In the case of small directories, the publisher was usually the owner of a newspaper who had ready access to type, paper and the necessary printing skills. When directories grew larger, a local printer or publisher was commissioned to produce the item. Stone's, operating from Dunedin, at first used the presses of the Evening Star. Later they bought their own presses, not only because it was cheaper but because the production schedules were tight and the company could not afford to allow their printing needs to become secondary to those of the Star.

Both Wise and Stone encouraged buyers to take out subscriptions to their directories. This made the economics of producing directories easier as the number of directories to be printed could be estimated with some accuracy. Copies were also available through most bookstores and from catalogues. Wise and Stone aimed not so much at the householder but at those in business: hoteliers, mercantile houses, and manufacturers. Wise's, however, as the publisher of the country's quasi-official directory, had to provide one free reading copy in each Post Office.

It is remarkable that for such a small country, New Zealand should have possessed not one, but two firms producing outstanding directories, three, if Cleave's is included. Clearly the emergence of significant directories rested largely with the personal initiative displayed by Henry Wise, John Stone and Arthur Cleave. Wise's directory had succeeded in part because the Post Office had assisted him, while Stone and Cleave had boosted their fortunes by promoting those of the provinces. But there are other reasons. Nineteenth-century New Zealand was settled by Europeans whose culture was a print-based one and they needed a printed resource which helped them come to terms with, and understand, a new country. Secondly, New Zealand was settled by small craftsmen and -women, and the business-residential directories described in this section were a necessary aid to people in business who had neither the time, expertise or finances to advertise their wares and skills for themselves.

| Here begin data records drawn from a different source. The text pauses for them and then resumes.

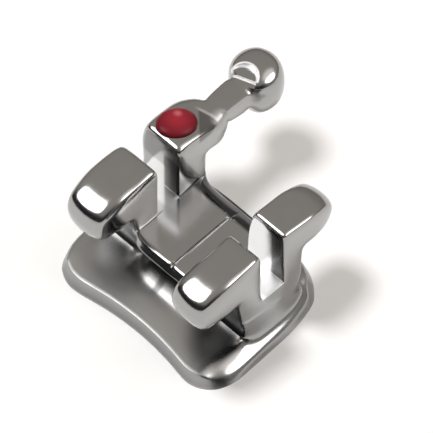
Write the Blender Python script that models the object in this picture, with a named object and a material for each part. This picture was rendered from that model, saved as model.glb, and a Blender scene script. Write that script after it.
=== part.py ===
# Twin orthodontic bracket with a ball hook and a colour dot.
# X runs along the archwire slot, Y from the front tie wings to the hooked wing, Z away from the tooth.
# The origin lies on the bonding base, straight under the middle of the slot.

import math
from enum import IntEnum

import bmesh
import bpy
from mathutils import Matrix, Vector

MM = 0.001

# Archwire slot
SLOT_WIDTH = 0.56
SLOT_FLOOR_HEIGHT = 1.21

# Twins: the two pairs of tie wings, and the flat panel between them
TWIN_GAP = 1.94
HOOKED_TWIN_WIDTH = 1.00
PLAIN_TWIN_WIDTH = 0.80
PLAIN_TWIN_DRAFT = 0.17
PANEL_FRONT = 0.90
PANEL_REAR = 0.63
LIP_HEIGHT = 0.17
LIP_CHAMFER = 0.13
LIP_RECESS = 0.26
RECESS_FOOT_HEIGHT = 0.86
FILLET_FRONT = 1.05
FILLET_HEIGHT = 0.43
FILLET_RUN_HEIGHT = 0.38
PANEL_SLOPE_REACH = 0.44
PANEL_SLOPE_DROP = 0.22
PANEL_SLOPE_FOOT = 0.04
SCRIBE_WIDTH = 0.055
SCRIBE_DEPTH = 0.035

# Tie wings, measured from the slot's walls and from the bonding base
WING_HEIGHT = 2.72
FRONT_WING_REACH = 1.58
REAR_WING_REACH = 1.33
FRONT_POST_DEPTH = 0.66
PLAIN_POST_DEPTH = 0.52
HOOKED_POST_DEPTH = 0.78
FRONT_POST_LEAN = 0.22
FRONT_WING_FALL = 0.085
REAR_WING_FALL = 0.09
HOOKED_WING_FALL = 0.14
FRONT_UNDERCUT_HEIGHT = 1.75
REAR_UNDERCUT_HEIGHT = 1.90
FRONT_CLAW_DROP = 0.20
REAR_CLAW_DROP = 0.10
FRONT_CLAW_LENGTH = 0.48
REAR_CLAW_LENGTH = 0.40
HOOKED_CLAW_LENGTH = 0.28
WING_CROWN = 0.03
NOSE_CORNER = 0.08
NOSE_DROP = 0.12
NOSE_TOP_INSET = 0.11
NOSE_BULGE = 0.06
NOSE_UNDERCUT_INSET = 0.12
HOOKED_NOSE_LIFT = 0.12
PLAIN_WING_FLARE = 0.09
PLAIN_REACH_EXTRA = 0.07
PLAIN_REAR_NOSE_BULGE = 0.08
HOOKED_REACH_EXTRA = 0.06
HOOKED_SLOT_INSET = 0.05
HOOKED_TOP_INSET = 0.09
HOOKED_SIDE_BULGE = 0.07
OUTER_SHOULDER_DROP = 0.056
INNER_SHOULDER_DROP = 0.224

# Bonding pad
PAD_FRONT = 2.06
PAD_REAR = 1.42
PAD_HOOKED_END = 2.25
PAD_PLAIN_END = 2.19
PAD_REAR_TAPER = 0.17
PAD_FRONT_CORNER_RADIUS = 0.86
PAD_REAR_CORNER_RADIUS = 1.00
PAD_WAIST = 0.21
PAD_WAIST_HALF_LENGTH = 1.55
PAD_HOOKED_RIM_HEIGHT = 0.38
PAD_PLAIN_RIM_HEIGHT = 0.28
PAD_RIM_DRAFT = 0.07
PAD_PLAIN_DRAFT = 0.09
PAD_PLAIN_END_FALL = 0.10
PAD_RISE = 0.04
PLAIN_FOOT_FLARE = 0.042
FOOT_FLARE = 0.14
PANEL_FILLET = 0.07

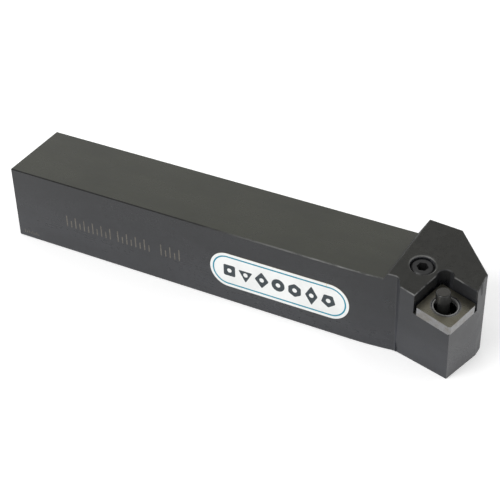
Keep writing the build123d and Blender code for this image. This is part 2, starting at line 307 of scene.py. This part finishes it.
class Finish(Nodes):
    """A material under construction. Its lengths are in millimetres."""

    NOISE_RANGE = (0.3, 0.7)  # where most of a noise's values lie

    def __init__(self, name):
        self.material = bpy.data.materials.new(name)
        self.material.use_nodes = True
        super().__init__(self.material.node_tree)
        self.shader = self.tree.nodes["Principled BSDF"]
        self.normal = self.split(self.coords["Normal"])

    def mix(self, factor, a, b):
        """Colour between a and b."""
        return self.node("ShaderNodeMix", {0: factor, 6: a, 7: b}, data_type="RGBA").outputs[2]

    def shaded(self, colour, shade):
        """A colour times a shade."""
        node = self.node("ShaderNodeVectorMath", {0: colour, "Scale": shade}, operation="SCALE")
        return node.outputs[0]

    def place(self, scale=(1.0, 1.0, 1.0), turn=(0.0, 0.0, 0.0), shift=(0.0, 0.0, 0.0)):
        """Object coordinates, stretched, turned or moved for a pattern."""
        scale = [s / MM for s in scale]
        node = self.node(
            "ShaderNodeMapping",
            {"Vector": self.coords["Object"], "Scale": scale, "Rotation": turn, "Location": shift},
        )
        return node.outputs["Vector"]

    def place_from(self, point):
        """Object coordinates from a point."""
        return self.vector("SUBTRACT", self.place(), point)

    def off_axis(self, point, axis):
        """Distance from a line through a point."""
        return self.vector("LENGTH", self.vector("CROSS_PRODUCT", self.place_from(point), axis))

    def noise(self, size, detail=3.0, stretch=(1.0, 1.0, 1.0), turn=(0.0, 0.0, 0.0), rough=0.5):
        """Noise with features of a size, longer where stretch is above 1."""
        scale = [1.0 / (size * s) for s in stretch]
        node = self.node(
            "ShaderNodeTexNoise",
            {"Vector": self.place(scale, turn), "Scale": 1.0, "Detail": detail, "Roughness": rough},
        )
        return node.outputs["Fac"]

    def spread(self, noise, low, high):
        """A noise stretched from one value to another."""
        return self.ramp(noise, *self.NOISE_RANGE, low, high)

    def bump(self, height, depth, strength=1.0, over=None):
        """Bump from a height of 0 to 1 that stands for a depth, over another bump."""
        inputs = {"Height": height, "Distance": depth * MM, "Strength": strength}
        if over is not None:
            inputs["Normal"] = over
        return self.node("ShaderNodeBump", inputs).outputs["Normal"]

    def finish(self, **sockets):
        """Feeds the shader's sockets, named with _ for a space."""
        for key, value in sockets.items():
            self.feed(value, self.shader.inputs[key.replace("_", " ")])
        return self.material


def paint(piece, material):
    piece.data.materials.clear()
    piece.data.materials.append(material)


# ---------------------------------------------------------------- finishes
def bevel_mask(f):
    """1 on faces bevelled at about 45 degrees, up or down."""
    steep = f.math("ABSOLUTE", f.normal["Z"])
    return f.times(f.ramp(steep, 0.52, 0.62), f.ramp(steep, 0.80, 0.90, 1.0, 0.0))


def scratches(f, length, width, turn, amount):
    """Sparse thin marks of a length and width, leaning by an angle round each axis."""
    streak = f.noise(width, detail=1.0, stretch=(length / width, 1.0, 1.0), turn=turn)
    patch = f.noise(14.0, detail=2.0)
    return f.times(f.ramp(streak, 0.76, 0.82), f.ramp(patch, 0.45, 0.6, 0.0, amount))


def pocket_mask(f):
    """1 on the walls of the insert's pocket and its relieved corner, over the seat."""
    fade = 0.2
    from_corner = f.place_from(CUTTING_CORNER)
    steps = []
    for axis, low, high in zip(CUTTING_AXES, POCKET_LOW, POCKET_HIGH):
        along = f.vector("DOT_PRODUCT", from_corner, axis)
        steps += [f.ramp(along, low, low + fade), f.ramp(along, high - fade, high, 1.0, 0.0)]
    return f.times(*steps)


def mouth_mask(f):
    """1 on the rounded mouth of the screw's bore where the key rubs it most."""
    radius = f.off_axis(BORE_FOOT, SCREW_AXIS)
    inner = f.ramp(radius, MOUTH_RADIUS - 0.55, MOUTH_RADIUS - 0.35)
    outer = f.ramp(radius, MOUTH_RADIUS - 0.02, MOUTH_RADIUS + 0.1, 1.0, 0.0)
    high = f.ramp(f.split(f.place())["Z"], SHANK_HEIGHT, SHANK_HEIGHT + 1.0)
    lean = f.vector("DOT_PRODUCT", f.coords["Normal"], KEY_SWING)
    swept = f.plus(f.ramp(lean, 0.03, 0.2), f.ramp(lean, -0.45, -0.15, 0.55, 0.0))
    return f.times(inner, outer, high, swept)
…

There have been few studies of the directory-publishing industry in New Zealand. Keith Maslen's pioneering study of Wise's directories which appeared in the BSANZ Bulletin in 1988 was a start. Maslen's study was complemented by a 1995 study of Stone Son & Co. (coincidentally Wise's rival) by Michael Hamblyn in the same journal. This was followed by the same writer's 1996 thesis 'Kei hea to whare? Titiro ki roto: John Stone's New Zealand directories 1884-1954'. Prior to this research, A.C. Penney of Wellington had produced Almanacs and Directories: The Alexander Turnbull Library Collection of New Zealand Almanacs and Directories (1979). In 1994 Donald Hansen published The Directory Directory, based on the holdings of libraries nationwide. Another recent publication is Maslen's 1994 'Early New Zealand directories: a brief guide' which details almanacs and directories held by the Hocken Library in Dunedin.

Future research remains to be carried out on almanacs and directories printed in Māori. As well, work on the emergence of the telephone directory and the Yellow Pages needs to be done. This is particularly so as the telephone directory played a major role in dislodging the business-residential directory from its position of pre-eminence. Research is also needed on more recent directories specialising in sport, commerce and the arts, such as the Air New Zealand Almanac published between 1982 and 1989.